Trump intrudes on spring planting for second year in a row
Besides weighing potential market prices against the cost of fuel, fertilizer and seeds, farmers have a new factor for their planting decisions: Will it assure them of a trade war payment? President Trump's suggestion that if his trade deals with China and other nations are slow to bear, "aid will be paid by the federal government," could encourage farmers to plant more land this spring than would otherwise be justified.
In harsh year, U.S. crop acreage shrinks 5 percent
The rainiest spring in a quarter-century slowed the planting season and helped limit U.S. farmers to their smallest crop area in five decades, said the government in assessing 2019 production. Early snowfall and icy autumn weather prevented growers from harvesting more than 600 million bushels of corn, and the USDA said it would update estimates of corn and soybean supplies, if warranted, "once producers are able to finish harvesting remaining acres."
Far more corn, less soy than expected after rainy spring
Despite the wettest spring in a quarter century, U.S. farmers sowed nearly 6 percent more corn and 5 percent fewer soybeans than expected during a cold and muddy planting season, said the USDA, based on a survey of 68,100 growers during the first two weeks of June. The annual Acreage report usually provides a definitive picture of crops, but excessive rain slowed field work so much that the USDA said it will re-survey the Midwest this month and would revise its acreage data, if need be, in its August crop report.
Farmers say they will plant fewer acres this year
Aside from planning a 4-percent expansion of corn area, U.S. farmers aren't enthusiastic about spring planting. With little improvement expected in commodity prices, growers say they will plant fewer acres of soybeans, wheat, cotton, rice, sorghum and oats than in 2018, and they'll stand pat on barley.
In rarity, soy tops corn in U.S. plantings
U.S. farmers planted nearly 2 million more acres of corn and soybeans than they planned in late winter, but soybeans, for the first time in 35 years, will be the most widely grown crop in the country, said the USDA's annual Acreage report.

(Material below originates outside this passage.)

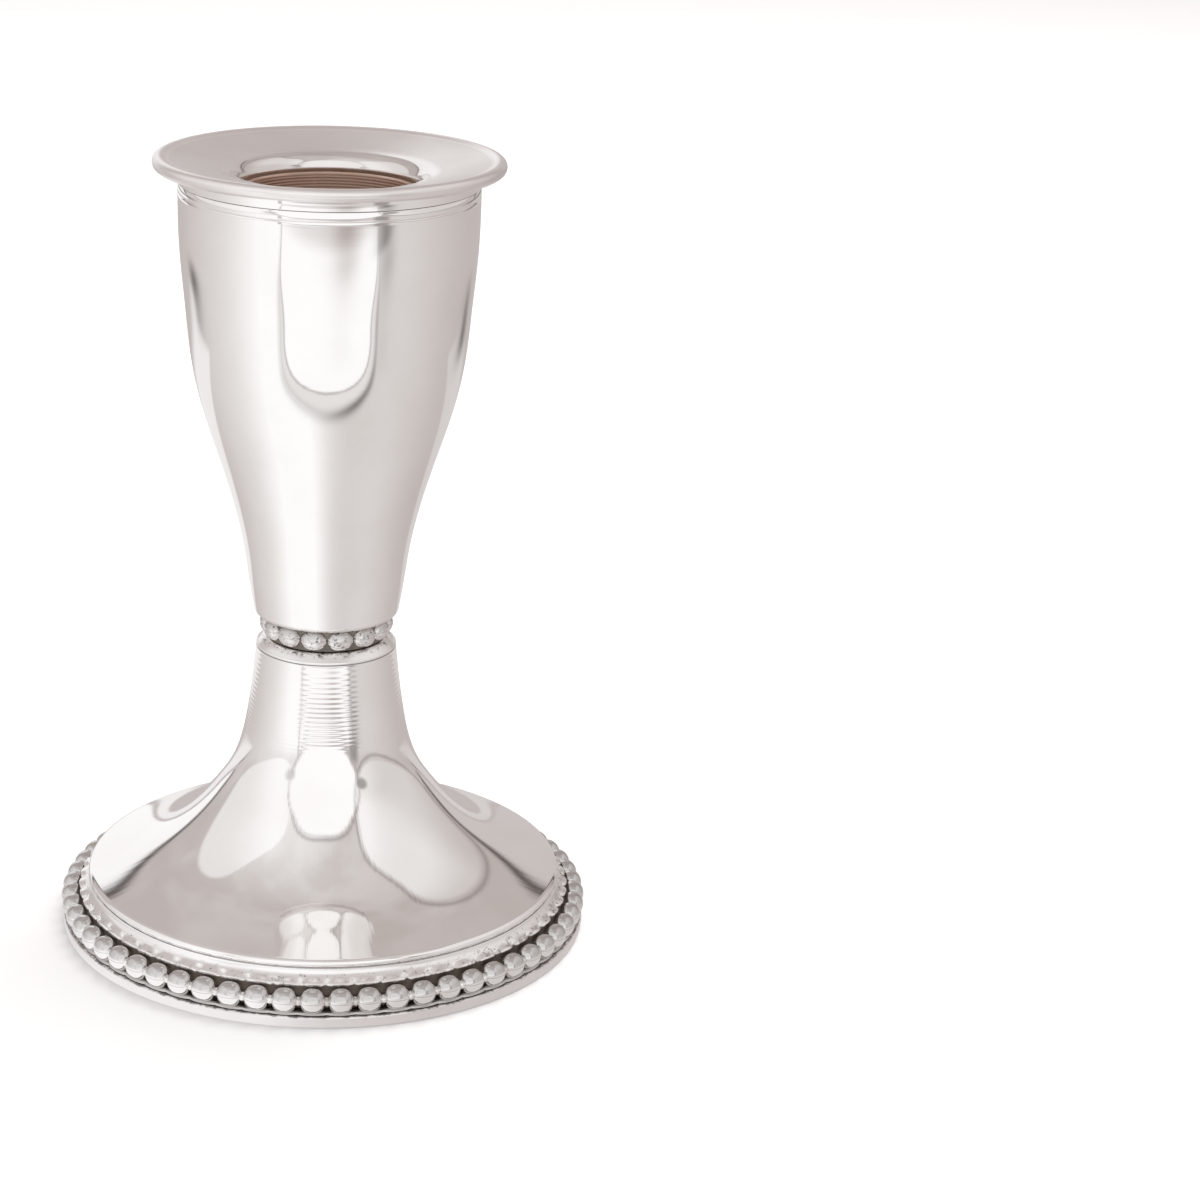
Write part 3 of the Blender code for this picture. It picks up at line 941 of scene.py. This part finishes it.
class Studio(Nodes):
    """The room round the object, by compass angle (0 in front, +90 at the right) and height angle, in degrees."""

    def __init__(self, tree):
        super().__init__(tree)
        x, y, z = self.separate(self.new("ShaderNodeTexCoord").outputs["Generated"])
        to_degrees = 180.0 / math.pi
        self.round = self.mul(self.math("ARCTAN2", x, self.mul(y, -1.0)), to_degrees)
        self.up = self.mul(self.math("ARCSINE", z), to_degrees)

    def edge(self, middle, half, square):
        """1 on the outline of a rounded box, less inside and more outside; square is 2 for an oval."""
        across = self.mul(self.math("ABSOLUTE", self.sub(self.round, middle[0])), 1.0 / half[0])
        upright = self.mul(self.math("ABSOLUTE", self.sub(self.up, middle[1])), 1.0 / half[1])
        reach = self.add(self.math("POWER", across, square), self.math("POWER", upright, square))
        return self.math("POWER", reach, 1.0 / square)

    def panel(self, middle, half, square=4.0, soft=0.12):
        """A soft-edged panel: 1 inside and 0 outside."""
        return self.sub(1.0, self.step(self.edge(middle, half, square), 1.0 - soft, 1.0 + soft))

    def rim(self, middle, half, square, width=0.025):
        """The thin frame of a panel."""
        return self.line(self.edge(middle, half, square), 1.05, width)

    def hill(self, middle, width):
        """A smooth swell of light round one compass angle."""
        away = self.mul(self.sub(self.round, middle), 1.0 / width)
        return self.math("EXPONENT", self.mul(self.mul(away, away), -1.0))

    def line(self, value, middle, width):
        """1 where a value is close to the middle, falling off on both sides."""
        away = self.mul(self.sub(value, middle), 1.0 / width)
        return self.math("EXPONENT", self.mul(self.mul(away, away), -1.0))


def world():
    scene_world = bpy.data.worlds.new("studio")
    scene_world.use_nodes = True
    bpy.context.scene.world = scene_world
    studio = Studio(scene_world.node_tree)
    add, sub, mul = studio.add, studio.sub, studio.mul
    background = scene_world.node_tree.nodes["Background"]

    low = sub(1.0, studio.step(studio.up, -4.0, 4.0))
    heading = studio.new("ShaderNodeTexCoord").outputs["Generated"]
    cloudy = studio.step(studio.noise(heading, 2.6, 3.0), 0.4, 0.62)
    swells = add(mul(studio.hill(-40.0, 75.0), 0.24), mul(studio.hill(60.0, 50.0), 0.1))
    ceiling = add(add(0.09, mul(cloudy, 0.12)), swells)
    level = add(mul(low, table_level(studio)), mul(sub(1.0, low), ceiling))
    fill = mul(studio.hill(-45.0, 50.0), mul(0.35, sub(1.0, studio.step(studio.up, 45.0, 80.0))))
    level = add(level, mul(fill, sub(1.0, low)))
    left_level = add(0.62, mul(studio.hill(-58.0, 32.0), 0.36))
    left_box = mul(studio.panel((-83.0, 27.0), (42.0, 26.0), 4.0, 0.05), left_level)
    front_box = studio.panel((-2.0, 25.5), (43.0, 28.5), 2.7, 0.04)
    right_level = add(add(0.42, mul(studio.step(studio.up, 20.0, 42.0), 0.22)), mul(studio.hill(45.0, 20.0), 0.25))
    right_level = mul(right_level, sub(1.0, mul(studio.step(studio.round, 105.0, 150.0), 0.6)))
    right_box = mul(studio.panel((91.0, 31.0), (51.0, 30.0), 3.5, 0.05), right_level)
    for box in (left_box, front_box, right_box):
        level = studio.math("MAXIMUM", level, box)
    sideways = studio.math("ABSOLUTE", studio.round)
    slant = sub(sideways, add(139.0, mul(studio.up, 0.6)))
    behind = mul(studio.step(slant, -1.0, 1.0), sub(1.0, studio.step(studio.up, 30.0, 33.0)))
    left_half = sub(1.0, studio.step(studio.round, -2.0, 2.0))
    level = studio.math("MAXIMUM", level, mul(behind, add(0.24, mul(left_half, 0.68))))
    above_table = studio.step(studio.up, -5.0, 0.0)
    outline = mul(mul(studio.line(slant, 0.0, 2.0), above_table), sub(1.0, studio.step(studio.up, 31.0, 34.0)))
    far_side = studio.step(sideways, 112.0, 130.0)
    dark = studio.math("MAXIMUM", mul(outline, 0.95), mul(far_side, mul(studio.line(studio.up, -5.0, 1.6), 0.75)))
    counter = mul(studio.panel((-5.0, -5.0), (24.0, 2.6), 5.0, 0.25), 0.4)
    marks = (
        (counter, 1.0),
        (studio.panel((38.0, -4.0), (6.0, 9.0), 3.0, 0.4), 0.55),
        (studio.panel((46.0, 18.0), (7.0, 4.5), 2.0, 0.4), 0.6),
        (studio.panel((-46.0, 12.0), (6.0, 4.0), 2.0, 0.5), 0.35),
        (studio.panel((-38.0, -6.0), (1.6, 8.0), 3.0, 0.4), 0.45),
    )
    for mark, depth in marks:
        dark = studio.math("MAXIMUM", dark, mul(mark, depth))
    for middle, half, square in (((-2.0, 25.5), (43.0, 28.5), 2.7), ((91.0, 31.0), (51.0, 30.0), 3.5)):
        dark = studio.math("MAXIMUM", dark, mul(studio.rim(middle, half, square), 0.4))
    colour = studio.mix(dark, studio.mix(level, STUDIO_GREY, STUDIO_WHITE), STUDIO_DARK)
    seen_directly = studio.new("ShaderNodeLightPath").outputs["Is Camera Ray"]
    colour = studio.mix(seen_directly, colour, BACKDROP)
    studio.link(colour, background.inputs["Color"])
    background.inputs["Strength"].default_value = 1.0


def table_level(room):
    """How light the table is by compass angle: brightest at the front left, dim behind."""
    level = 0.13
    swells = ((-42.0, 38.0, 0.86), (-100.0, 40.0, 0.25), (50.0, 50.0, 0.3), (-20.0, 25.0, 0.25))
    for middle, width, share in swells:
        level = room.add(level, room.mul(room.hill(middle, width), share))
    return level


def table_material():
    """What the silver sees of the table: light paper, and the curved edge of a white sheet in front."""
    material = bpy.data.materials.new("table_light")
    material.use_nodes = True
    tree = material.node_tree
    tree.nodes.remove(tree.nodes["Principled BSDF"])
    room = Studio(tree)
    add, sub, mul = room.add, room.sub, room.mul
    x, y, z = room.separate(room.new("ShaderNodeTexCoord").outputs["Object"])
    x, y = mul(x, 1.0 / MM), mul(y, 1.0 / MM)
    room.round = mul(room.math("ARCTAN2", x, mul(y, -1.0)), 180.0 / math.pi)
    away = room.math("ABSOLUTE", add(x, 8.0))
    bend = 35.0
    swing = room.math("EXPONENT", mul(sub(away, 110.0), 1.0 / bend))
    spread = mul(room.math("LOGARITHM", add(1.0, swing), math.e), bend)
    past_edge = sub(sub(-112.0, mul(spread, 1.6)), y)
    sheet = room.step(past_edge, -3.0, 5.0)
    middle = room.math("EXPONENT", mul(mul(x, x), -1.0 / 130.0**2))
    inner = sub(past_edge, add(14.0, mul(middle, 22.0)))
    beyond = room.step(inner, -2.0, 3.0)
    streak = mul(room.hill(12.0, 11.0), room.step(past_edge, 50.0, 220.0))
    far = room.step(mul(y, -1.0), 370.0, 470.0)
    tripod = mul(room.hill(43.0, 6.0), room.step(mul(y, -1.0), 120.0, 260.0))
    level = room.mix(sheet, table_grey(room), (0.62, 0.62, 0.62))
    level = room.mix(beyond, level, (1.0, 1.0, 1.0))
    level = sub(sub(level, mul(streak, 0.5)), mul(mul(far, beyond), 0.45))
    right_dark = room.step(x, -20.0, 60.0)
    smear = mul(room.line(past_edge, -2.0, 9.0), add(0.28, mul(mul(right_dark, middle), 0.55)))
    smear = mul(smear, room.scaled(middle, 0.0, 0.5, 0.25, 1.0))
    tripod_foot = mul(room.hill(40.0, 7.0), room.step(mul(y, -1.0), 300.0, 345.0))
    smear = room.math("MAXIMUM", smear, add(mul(tripod, 0.3), mul(tripod_foot, 0.4)))
    thin = mul(room.line(inner, 0.0, 3.0), 0.42)
    dark = room.math("MAXIMUM", smear, thin)
    behind = mul(room.step(y, 80.0, 105.0), sub(1.0, room.step(room.math("ABSOLUTE", x), 215.0, 250.0)))
    behind = mul(behind, sub(1.0, room.step(y, 200.0, 300.0)))
    left_half = sub(1.0, room.step(x, -30.0, 30.0))
    level = room.math("MAXIMUM", level, mul(behind, add(0.36, mul(left_half, 0.36))))
    blots = (((-250.0, 205.0), (26.0, 55.0), 0.75), ((200.0, 215.0), (26.0, 55.0), 0.75))
    for spot, size, depth in blots:
        across, along = mul(sub(x, spot[0]), 1 / size[0]), mul(sub(y, spot[1]), 1 / size[1])
        blot = room.math("EXPONENT", mul(add(mul(across, across), mul(along, along)), -1.0))
        dark = room.math("MAXIMUM", dark, mul(blot, depth))
    colour = room.mix(dark, room.mix(level, STUDIO_GREY, STUDIO_WHITE), STUDIO_DARK)
    emission = room.new("ShaderNodeEmission")
    room.link(colour, emission.inputs["Color"])
    tree.links.new(emission.outputs[0], tree.nodes["Material Output"].inputs["Surface"])
    return material


def table_grey(room):
    return room.combine(*[table_level(room)] * 3)


def mirrored_table():
    """A table that only reflections see, just under the paper."""
    build = bmesh.new()
    bmesh.ops.create_circle(build, cap_ends=True, segments=96, radius=0.6)
    bmesh.ops.translate(build, verts=build.verts, vec=(0.0, 0.0, -0.5 * MM))
    table = finish_mesh("mirrored_table", build, table_material())
    table.visible_camera = False
    table.visible_diffuse = False
    table.visible_shadow = False


BACKDROP = (0.72, 0.70, 0.69)
STUDIO_WHITE = (1.08, 1.08, 1.08)
STUDIO_GREY = (0.47, 0.415, 0.40)
STUDIO_DARK = (0.10, 0.085, 0.08)
CORE_SILVER = silver_material("neck_core_silver", (0.26, 0.23, 0.205), (0.06, 0.05, 0.044), 0.18, 3.0)[0]
STRIP_SILVER = add_patina_and_shade(
    silver_material("strip_silver", BRIGHT, BREATH, 0.14, 2.0), strip_patina_and_shade, (0.12, 0.098, 0.085)
)
FOOT_SILVER = add_patina_and_shade(
    silver_material("foot_silver", BRIGHT, BREATH, 0.018, 0.8, foot_satin, 0.0045), wall_grime_and_dark_lines
)
BAND_SILVER = add_patina_and_shade(
    silver_material("band_silver", (0.83, 0.80, 0.79), (0.78, 0.75, 0.74), 0.08, 1.5), band_patina
)
LINK_SILVER = silver_material("link_silver", BRIGHT, (0.62, 0.58, 0.55), 0.1, 2.0)[0]
NECK_SILVER = add_patina_and_shade(
    silver_material("neck_bead_silver", (0.84, 0.82, 0.81), (0.72, 0.69, 0.67), 0.06, 2.0),
    bead_patina_and_painted_shade(NECK_CIRCLE, NECK_MIDDLE, 1.38, 0.75),
)
BEAD_SILVER = add_patina_and_shade(
    silver_material("base_bead_silver", (0.88, 0.86, 0.85), (0.82, 0.80, 0.785), 0.03, 0.6),
    bead_patina_and_painted_shade(BEAD_CIRCLE, BEAD_MIDDLE, 1.64),
)
SOCKET_SILVER = silver_material("socket_silver", (0.72, 0.54, 0.45), (0.58, 0.42, 0.34), 0.3, 3.0)[0]
SILVER_INSIDE = silver_material("silver_unpolished", (0.74, 0.71, 0.68), (0.55, 0.51, 0.47), 0.28, 3.0)[0]
STEEL = plain_material(
    "zinc_plate", 1.0, (0.66, 0.67, 0.69), (0.52, 0.54, 0.57), (0.24, 0.42), 700.0, 0.000008
)[0]
BRASS = plain_material(
    "turned_brass", 1.0, (0.80, 0.60, 0.28), (0.60, 0.42, 0.19), (0.2, 0.38), 500.0, 0.000006
)[0]
PLASTER = plain_material(
    "cast_plaster", 0.0, (0.74, 0.71, 0.65), (0.60, 0.57, 0.51), (0.8, 0.95), 300.0, 0.0002
)[0]
BOARD = plain_material(
    "fibre_board", 0.0, (0.42, 0.33, 0.24), (0.27, 0.21, 0.15), (0.75, 0.92), 600.0, 0.0001, (1.0, 0.25, 1.0)
)[0]
FELT = felt_material()
PAPER = paper_material()

bpy.context.scene.view_settings.view_transform = "Standard"
camera()
world()
studio_floor()
mirrored_table()
lamp("lamp_above", (0.25, 0.3, 1.1), (1.0, 0.75), 10.0)
drip_pan()
pan_rim()
pan_collar()
candle_socket()
socket_floor()
vase()
neck()
foot()
bead_border()
base_ring()
hidden_pieces()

The soybean harvest could be the second-largest ever and corn the third-largest, assuming normal weather and yields.
Farmer survey points to smallest winter wheat sowing since 1909
Wheat growers sowed 31.2 million acres of winter wheat for harvest this spring, the lowest figure since 1909 for the dominant type of U.S. wheat, according to a survey of farmers by Farm Futures. It would be a declne of 4.5 percent from last year and reflect poor profit potential of the wheat compared to other crops.
Don’t worry about trade, plant as much as possible, says Commerce’s Ross
It sounded like the return of Agriculture Secretary Earl Butz, who urged farmers to plant fence row to fence row, when Commerce Secretary Wilbur Ross was asked about the uncertainties created by President Trump's plan to renegotiate trade pacts, says DTN. Ross responded, "If I were a farmer, I would plant as much as I can logically plant in today's environment."
Mammoth U.S. crops get larger still, exceed domestic and export demand
For the third month in a row, the USDA said the record-setting U.S. corn and soybean crops are bigger than expected. At 15.2 billion bushels, the corn crop is roughly a billion bushels larger than the 2014 record and the soybean crop, now pegged at 4.36 billion bushels, is 10-percent larger than the previous mark, also set in 2014.
U.S. heads toward record soybean exports with bumper crop
The record-setting U.S. soybean crop is even bigger than expected, up nearly 2 percent from USDA's previous forecast to an estimated 4.269 billion bushels. With farm-gate prices at the second-lowest level in a decade, soybean exports will exceed 2 billion bushels for the first time, according to the monthly WASDE report.
Record exports won’t cure U.S. peanut surplus
U.S. farmers are growing peanuts faster than the nation, or the world, can consume them, say USDA economists, who estimate the peanut supply will be a record 9.5 billion pounds following this year's harvest. Thanks to rising demand, led by China and Vietnam, exports are forecast for a record 1.5 billion pounds — one-fourth of this year's crop — but the U.S. peanut surplus could continue to grow.
Big corn crop and low prices may trigger crop-insurance indemnities
U.S. farmers are headed for a record-large corn crop at the same time that market prices may be the lowest in a decade — a combination that could trigger crop-insurance indemnities for farmers who bought high levels of revenue insurance, says DTN. "In fact, many corn growers could trigger 2016 crop insurance pay-outs with no yield loss."
One-third of cropland shift to corn was in the Dakotas
U.S. corn plantings grew 10 percent in the past decade, driven by the commodity boom that began in 2006. Economist Gary Schnitkey says the expansion occurred mostly in the western Corn Belt, with North Dakota and South Dakota accounting for one-third of the increased U.S. acreage of 7.9 million acres.